AKP İmralı’ya vaat ettiklerini oldubittiyle dayatmak peşinde
Diyarbakır BB Başkanı Gültan Kışanak, El Cezire Türk’e yaptığı açıklamada çözümden ne anladığını imâ ediyor: “...kastedilen, KCK’nin telaffuz ettiği kanton projesidir.”, ayrıca bölgedeki üretilen enerji gelirinin bölgede kalması ilginç ipuçları taşıyor; “Tabii ki [petrolden] kesinlikle pay istiyoruz...”

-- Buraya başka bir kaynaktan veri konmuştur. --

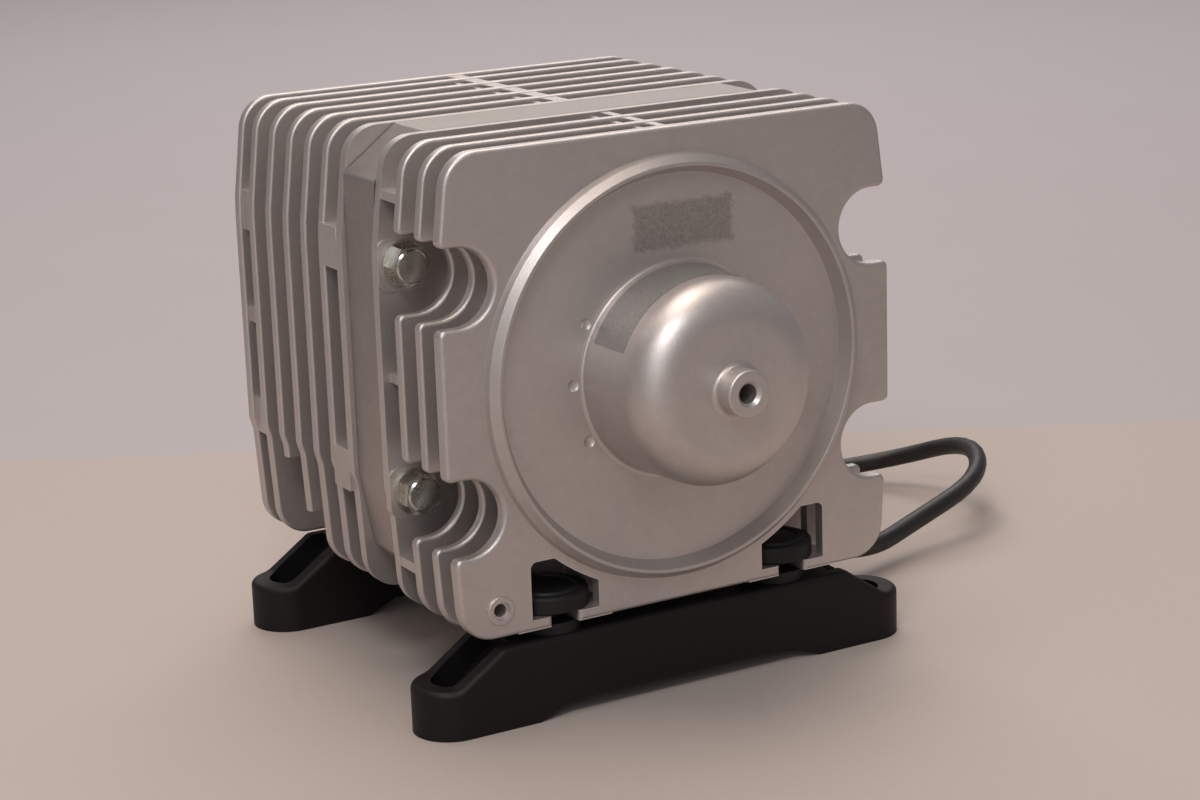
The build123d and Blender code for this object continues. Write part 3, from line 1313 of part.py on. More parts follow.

(...) Çözümün içinde nelerin saklı olduğu konusunda hükûmet pek ağzı sıkı. Ketumluğunu nihai safhaya kadar koruyarak İmralı’ya vaat ettiği şeylerin -günün birinde- bir oldubitti halinde kabul görmesini umuyor. Kamuoyuna bir anlamda ölümü gösterip sıtmaya razı etmek durumu yani. Ülkede yaşayan herkesi yakından ilgilendiren bir önemli mesele hakkında kamuoyunun bu kadar az bilgilendirilmesi başka türlü nasıl yorumlanabilir ki?
(...)Cumhurbaşkanı seçimi bilmecesini “çözüm” çözecek!
A. Turan Alkan/Zaman

Şeytan taşlama yanında hafif kalır
(...) Babacan, taşı aldı.
Başbakan Tayyip’e attı.
Hakkında rüşvet ve yolsuzluktan dava açılmış olan kutucu Bankacı’yı Ziraat’a yerleştirmeyi “siyasi iradenin tercihi” diye açıkladı. Kendisinin Bakan olduğunu unuttu. Washington’daki toplantıda gazetecinin biri de “siz necisiniz, siyasi irade siz demek değil misiniz” diye sorunca Bakan Babacan gülümsedi.
Omurgasızlık!
Gülümsetiyor!
Bir gün sonra (...) iktidar Milletvekili Cuma İçten, elinde dosya var sayıp sıralıyor:
Üniversiteye adam doldurmuş.
Her yeni işe alınanın maaşının yüzde 15- 20’sini F-Tipi denilen Fethullah örgütüne verilmesi kumpası ayarlamış.
İhale yönetmeliğini delmiş.
Ödenekleri peşkeş çekmiş.
200 trilyon yolsuzluk.
(...) AKP Diyarbakır Milletvekili Cuma İçten, elinde 65 maddelik rezalet dosyası varken başı açık rektör Ayşegül Jale, türbana girinceye kadar niçin bekledi? (...)
Necati Doğru/Sözcü

“Türkiye’yi Kürtlerle büyütmek”
“Türkiye’yi Kürtlerle büyütmek” demek, pratikte önce Irak’ı ve Suriye’yi bölmek ama sonra kurulan Türk-Kürt Konfederasyonu’nun da parçalanıp geride Küçük Türkiye’nin kalması demektir. Bölgede büyümek, bölgeyle birlikte büyümekten geçer. Türkler ve Kürtlerin Arap ve Persleri hedef alarak büyümeye soyunması hem gerçekçi değildir hem de bir tek ABD’ye yarar.